1977年9月28日、日本赤軍が起こしたハイジャック事件である。
1977年9月28日、フランスのパリ、シャルル・ド・ゴール国際空港発東京国際空港・羽田行きの南回りヨーロッパ線の日本航空機472便(ダグラスDC-8-62型、JA8033、高橋重男機長以下乗員14名、乗客137名、犯人グループ5名)が、経由地のインドのムンバイ空港を離陸直後、拳銃、手榴弾等で武装した日本赤軍グループ5名によりハイジャックされた。
同機はカルカッタ方面に一旦向かった後、進路を変更してバングラデシュのダッカ国際空港に強行着陸し、犯人グループは人質の身代金としてアメリカドルで600万ドル(当時の為替レート〈1USドル当たり約266円〉で約16億円)と、日本で服役及び勾留中の9名(奥平純三、城崎勉、大道寺あや子、浴田由紀子、泉水博、仁平映、植垣康博、知念功、大村寿雄)の釈放と日本赤軍への参加を要求し、これが拒否された場合、または回答が無い場合は人質を順次殺害すると警告した。
この時、犯人グループから、「アメリカ人の人質を先に殺害する」という条件が付けられ、この「条件」の影響を受けて、その後の日本政府の対応にアメリカへの外交的配慮があったとする見方もある。
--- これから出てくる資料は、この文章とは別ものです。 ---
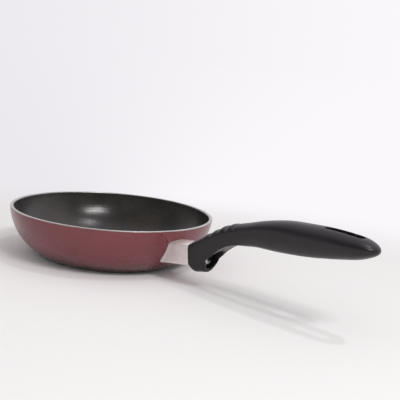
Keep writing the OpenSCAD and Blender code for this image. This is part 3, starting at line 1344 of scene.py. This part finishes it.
    def dish(self) -> Thing:
        """Long round-ended bar that sinks a shallow dish around the slot.

        Returns:
            The cutting tool.
        """
        ends = [Vector((x, 0, self.top_at(x) + self.dish_r - self.dish_depth))
                for x in (self.slot_near, self.slot_far)]
        along = (ends[1] - ends[0]).normalized()
        side, up = Vector((0, 1, 0)), along.cross(Vector((0, 1, 0)))
        origin = Vector((self.line.face_x, 0, self.line.face_z))
        n = self.dish_steps
        steps = [(ends[0], k) for k in range(1 - n, 1)] + [(ends[1], k) for k in range(n)]
        rings = []
        for centre, k in steps:
            s = math.sin(math.pi / 2 * k / n)
            radius = self.dish_r * math.sqrt(1 - s * s)
            middle = origin + centre + along * self.dish_r * s
            rings.append([tuple(middle + radius * (c * side + d * up))
                          for c, d in circle(1.0, self.dish_sides)])
        return lofted("dish", rings)

    def tongue(self) -> Thing:
        """Stub that the handle pushes into the sleeve.

        Returns:
            The stub.
        """
        loop = self.sleeve.outline(self.sleeve.wall_t + self.tongue_gap)
        ends = (-self.tongue_len, self.tongue_root)
        return lofted("tongue", [[self.line.at(u, y, v) for y, v in loop] for u in ends])

    def ribs(self, grip: Thing, material: Material) -> None:
        """Press the shingled thumb ribs into the top of the handle.

        Args:
            grip: The handle.
            material: Its material.
        """
        sizes = {"Front": self.line.face_x, "Start": self.rib_start, "Pitch": self.rib_pitch,
                 "Count": float(self.rib_n), "Height": self.rib_h, "Sink": self.rib_sink,
                 "Rise": self.rib_rise, "Width": self.rib_w, "Fade": self.rib_fade}
        rig = Rig("thumb_ribs", sizes)
        bench = rig.bench
        front, start, pitch, number, height, sink, rise, width, fade = map(rig.given, sizes)
        x, y, _ = bench.split(bench.make("GeometryNodeInputPosition"))
        upward = bench.split(bench.make("GeometryNodeInputNormal"))[2]
        count = (x - front - start) / pitch
        part = count.fraction()
        tooth = (part / rise).least((1 - part) / (1 - rise))
        lift = tooth * height - sink
        within = count.step(0 - fade, 0.0) * (1 - (count - number).step(0.0, fade))
        spread = (1 - (abs(y * 2) / width) ** 6).most(0.0)
        move = bench.join(0.0, 0.0, lift * within * spread * upward.step(0.05, 0.35))
        moved = bench.make("GeometryNodeSetPosition", {},
                           {"Geometry": rig.given("Geometry"), "Offset": move})
        rig.close(moved, material)
        rig.run(grip)

    def build(self) -> Made:
        """Mould the handle.

        Returns:
            The piece with the node that it replaces and its material slot.
        """
        material = MouldedPhenolic().make()
        grip = self.loft()
        for tool in (self.scoop(), self.dish(), self.hanging_slot()):
            carve(grip, tool)
        carve(grip, self.tongue(), Boolean.JOIN)
        carve(grip, self.line.bar(-self.tongue_len - MM, self.seat_depth + MM, self.bore_d))
        pocket_end = self.pocket_share * self.scoop_top[0]
        carve(grip, self.line.bar(self.seat_depth, pocket_end, self.pocket_d))
        remesh = grip.modifiers.new("even_mesh", "REMESH")
        remesh.mode = "VOXEL"
        remesh.voxel_size = self.voxel
        rounding = grip.modifiers.new("moulded_edges", "SMOOTH")
        rounding.factor = self.edge_soften
        rounding.iterations = self.edge_passes
        settle(grip)
        self.ribs(grip, material)
        dress(grip, material, Corner.SOFT)
        return [(grip, "handle", "handle_plastic")]


@dataclass
class HandleScrew:
    """The round-headed screw that pulls the handle and the sleeve against the bowl."""

    line: ScrewLine
    head_at: float = 10.3 * MM
    tip_at: float = -21.5 * MM
    shank_d: float = 5 * MM
    tip_bevel: float = 0.7 * MM
    head_d: float = 11 * MM
    head_h: float = 3.2 * MM
    rim_r: float = 0.35 * MM
    recess_d: float = 4.2 * MM
    recess_w: float = 1.1 * MM
    recess_depth: float = 1.9 * MM
    thread_pitch: float = 0.8 * MM
    thread_depth: float = 0.35 * MM
    thread_share: float = 0.7
    dome_steps: int = 20
    facets: int = 72

    def half(self) -> Outline:
        """Half section, standing on its tip, with the thread as close rings.

        Returns:
            Radius and height of each point.
        """
        length, r = self.head_at - self.tip_at, self.shank_d / 2
        root, pitch, z = r - self.thread_depth, self.thread_pitch, self.tip_bevel
        points = [(0.0, 0.0), (r - self.tip_bevel, 0.0), (root, z)]
        while z + pitch < length * self.thread_share:
            points += [(r, z + pitch / 2), (root, z + pitch)]
            z += pitch
        points += [(r, z + pitch), (r, length)]
        big = (self.head_d**2 / 4 + self.head_h**2) / (2 * self.head_h)
        rim, soft = self.head_d / 2, self.rim_r
        points += [(rim - soft, length), (rim - soft * 0.25, length + soft * 0.2),
                   (rim, length + soft)]
        centre = length + self.head_h - big
        start = math.degrees(math.asin((length + 2 * soft - centre) / big))
        dome = arc((0.0, centre), big, start, 90, self.dome_steps)
        return [*points, *dome[:-1], (0.0, length + self.head_h)]

    def wing(self, turn: float) -> Thing:
        """Tapered bar that cuts one arm of the cross recess.

        Args:
            turn: Angle of the arm in radians.

        Returns:
            The cutting tool.
        """
        top = self.head_at - self.tip_at + self.head_h
        rings = []
        for depth, grow in ((-self.recess_depth, 0.5), (self.recess_depth, 1.5)):
            a, b = self.recess_d / 2 * grow, self.recess_w / 2 * mix(0.7, 1.0, grow)
            loop = [(-a, -b), (a, -b), (a, b), (-a, b)]
            c, s = math.cos(turn), math.sin(turn)
            rings.append([(x * c - y * s, x * s + y * c, top + depth) for x, y in loop])
        return lofted("wing", rings)

    def build(self) -> Made:
        """Turn the screw and cut its recess.

        Returns:
            The piece with the node that it replaces and its material slot.
        """
        seat, ahead = self.line.at(self.head_at, 0, 0), self.line.at(self.head_at + 1, 0, 0)
        axis = tuple(b - a for a, b in zip(seat, ahead))
        material = PlatedSteel(pocket_shade_at=seat, axis=axis).make()
        screw = turned("cross_head_screw", self.half(), material, self.facets)
        for turn in (math.pi / 4, -math.pi / 4):
            carve(screw, self.wing(turn))
        self.line.stand(screw, self.tip_at)
        dress(screw, material, Corner.CRISP)
        return [(screw, "handle_screw", "screw_steel")]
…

その後ハイジャック機は燃料消費を抑えるためにエンジンを停止し、直ちに機内のエアコンが停止したために機内の気温が45度以上に上昇し、機内では倒れる者が続出した。
しかし、たまたま乗り合わせた日本航空の嘱託医師の穂刈正臣が手当てを行ったほか、高橋機長が空港関係者にエアコンを作動させるための補助動力車と水を要求し、これが受け入れられたために事なきを得た。
日本国政府は議論の末、10月1日に福田赳夫首相(当時)が「一人の生命は地球より重い」と述べて、身代金600万ドルの支払い及び、超法規的措置としてメンバーなどの引き渡しを決断。釈放要求された9人の内、植垣康博は「日本に残って連合赤軍問題を考えなければならない」、知念功は「一切の沖縄解放の闘いは沖縄を拠点に沖縄人自身が闘うべきものであり、日本赤軍とは政治的、思想的な一致点がない」、大村寿雄は「政治革命を目指す赤軍とはイデオロギーが異なる」と3人が釈放および日本赤軍への参加を拒否した。
日本政府は同日朝に、運輸政務次官の石井一を派遣団長とし、日本航空の朝田静夫社長ら同社の役員や運輸省幹部を中心としたハイジャック対策の政府特使と、身代金と釈放に応じたメンバーなど6人を日本航空特別機(ダグラスDCー8ー62型、JA8031)でダッカへ輸送した。日本政府が過激派による拘留メンバーの釈放要求に応じたのは1975年のクアラルンプール事件以来2回目となった。尚、検事総長の神谷尚男と法務大臣の福田一は、この様な「超法規的措置」の施行に対して強硬に反発した。福田一は施行が決定された後に「引責辞任」した。